Pakse is close to the Khmer ruins of Wat Phu and the Bolaven Plateau of coffee-growing region and its Edenic waterfalls.


Champasak
:

14,000
This serene riverside town drips with charm thank to its silkscreen-like mountain fringed by emerald rice paddies and the easy manner of its locals. Among faded colonial villas there's a spinkling of hgh-end style with a boutique hotel and a couple of upscale restaurants, but the real highpoint is the picturesque ruins of Wat Phu Champasak.

Wat Phu Champasak
: Overlooking the Mekong valley, Wat Phu Champasak, while not in the same league as Angkor Wat, is one of the most impressive archeological sites in Laos and well worth visiting.I's divided into lower and upper parts, joined by a steep, flower-bordered stone stairway.
The lower part consist of two ruined palace buildings at the edge of a large square pond, itself split intot two by a causeway, used for ritual ablutions.The upper section is the temple sanctuary itself, which once enclosed a large Shiva phallus. Some time later the sanctuary was converted into a Buddhist temple, but original Hindu sculptures remain in the lintels.
 


Day 62 December 2, Sunday: Getting to Champasak



We
bought a boat-bus ticket from Don Det Bungalows the previous day to
leave by boat at 11am today. We went to the bungalows early and they
took us across the river to the dock we arrived at from Cambodia. We
waited there for over an hour until the bus for Champasak left. The
bus was going to Pakse, a city just north of Champasak, but it would
drop us off at a boat dock along the way.



There
were a few people that got off the bus with us and we took a boat to
cross the river to what we thought was Champasak. We could smell a
scam coming, but once we got off the boat it was too late. The boat
took us across the river to a small village a few kilometers north of
Champasak. The actual route of the ferry is to cross the river, go to
this small village, and then continue down the river to Champasak
itself. They told everyone to get off the boat where we were
introduced to a local who has a tuk-tuk that would take us to
Champasak for $1.25. However, if we stayed at his guesthouse he
wouldn't charge us for the tuk-tuk ride. We stayed at his place
because it wasn't that expensive, but once again we fell right into a
local scam. They didn't actually take us to Champasak (they said that
they did) and once we get off we are stranded away from town and our
only option was to either take the tuk-tuk or walk the distance to
town.



The
guesthouse did have internet, so that was a good thing, but the fan
in our room was really slow.
After we got our room we walked around the town (which consists of
one road) and ate a late lunch at their riverside restaurant.
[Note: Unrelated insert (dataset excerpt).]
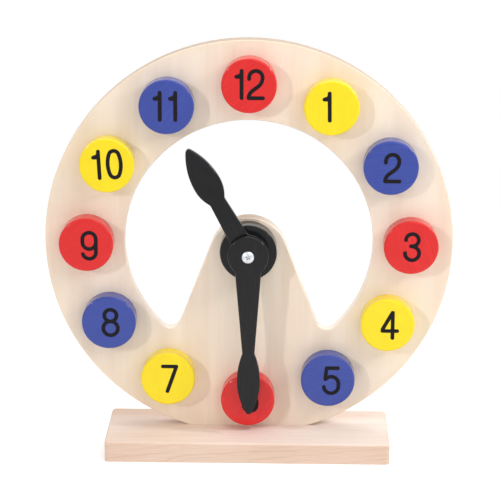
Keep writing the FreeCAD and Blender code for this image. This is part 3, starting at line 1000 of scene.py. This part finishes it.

It was around this time that we
realized that we were short on money. Laos was much more expensive
than we thought (transportation, hotels) and we didn't have enough
cash. However, there was a bank in town, which we already knew about
before arriving there. What we didn't know was that the bank was
closed Saturday and Sunday (we arrived on a Sunday) so we were out of
luck if we wanted to withdraw today. So, we had to wait until
tomorrow (Monday) when we were told the bank would reopen. The bank
also does not use Union Pay (Bank of China), and only uses Visa, so we
would have to use one of our Visa cards.





Day 63 December 3, Monday: bicycle, Wat Phu



We
rented bicycles this morning to go to Wat Phu. We left around 7am and
it took us just over 40min to bike to the temple. We bought our
tickets to the temple right at the opening time (8am). The museum
near the ticket office wasn't open yet so we continued up the hill
toward the temple.

Wat
Phu is an ancient Khmer (the people who built Angkor) religious
complex. It was declared a UNESCO World Heritage Site in 2001.
Sanskrit and Chinese sources confirm that this has been a place of
worship since the mid 5th century. What is seen today is
the product of centuries of building, rebuilding, alteration, and
addition, with the most recent structures dating from the late
Angkorian period. At its height, the temple and nearby city formed
the most important economic and political center in the region.




Although
there is extensive preservation work underway at Wat Phu, it has
suffered a lot of damage over time. Compared to the sites at Angkor,
Wat Phu was not as spectacular. However, like many of the Angkor
temples one of the most interesting things about the site were the
other-worldy trees. In addition to the trees the hillside setting were
the best things about Wat Phu. The actually temple and ruins were
veery underwhelming for people who had already been to Angkor. Also,
Wat Phu was listed in our guidebook as a highlight of visiting Laos,
which made as worried about the other sites that they listed as
highlights.



After
Wat Phu we tried to go to the bank, but they were closed. We biked
back to our hotel and they told us that today was a  water
festival  and thats why the bank was closed today. They said
it would be open tomorrow (Tuesday), but we weren't sure if we could
trust them because they told us the bank would be open today.



All
of this created a problem. We wanted to go to Pakse, but the last bus
(we were told) that went to Pakse left at 7:30am. We also needed to
withdraw money from the bank to pay our hotel, but the bank (we were
told) opened at any of the following times: 8:30am (according to the
sign outside the bank), or 8:20 (according to the owner of the
hotel). We told the owner of the hotel our problem and suddenly there
was no problem because there were  many  buses going to
Pakse.




We
didn't know what to think other than we had to go to the bank as soon
as it opened, withdraw money, pay our hotel and then see what we
could do.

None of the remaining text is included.